According to the psychologist Sara Smilansky socio-dramatic play consists of six principle features:
1) The child undertakes a make-believe role
2) The child uses make-believe to transform objects into things necessary for the play
3) Verbal descriptions or exclamations are used at times in place of actions or situations
4) The play scenarios last at least ten minutes
5) At least two players interact within the play scene,
6) there is some verbal communication involved with the play.
During the 1970s and 80s Sara Smilansky assessed and observed children aged three to six in early years settings across Israel and the US and reached the conclusion that a child’s ability to engage in socio-dramatic play is directly linked to a number of academic and social skills.

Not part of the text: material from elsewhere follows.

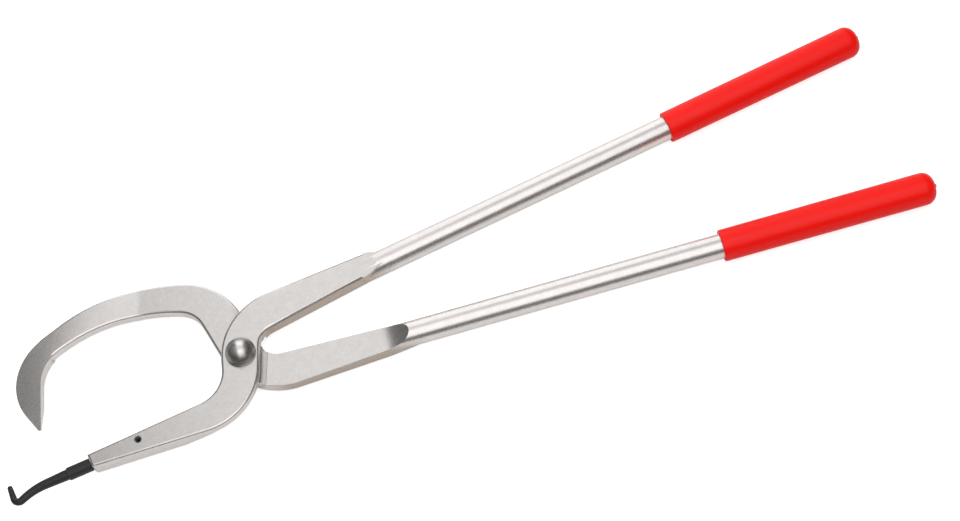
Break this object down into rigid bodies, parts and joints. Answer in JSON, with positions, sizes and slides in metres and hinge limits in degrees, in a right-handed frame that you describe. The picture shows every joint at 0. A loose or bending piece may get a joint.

In particular she found that those children who often become engrossed in make-believe play demonstrated:
better verbalization, a richer vocabulary, higher language comprehension, superior language level, better problem-solving strategies, more curiosity, more empathy and a better ability to take on the perspective of another, better peer cooperation, reduced aggression, more of a propensity to engage in group activity and to play with peers, better control of impulsive actions, better prediction of others’ preferences and desires, better emotional and social adjustment, more innovation, more imaginativeness, longer attention span, greater attention ability, a propensity to perform more conservation tasks and a higher intellectual competence.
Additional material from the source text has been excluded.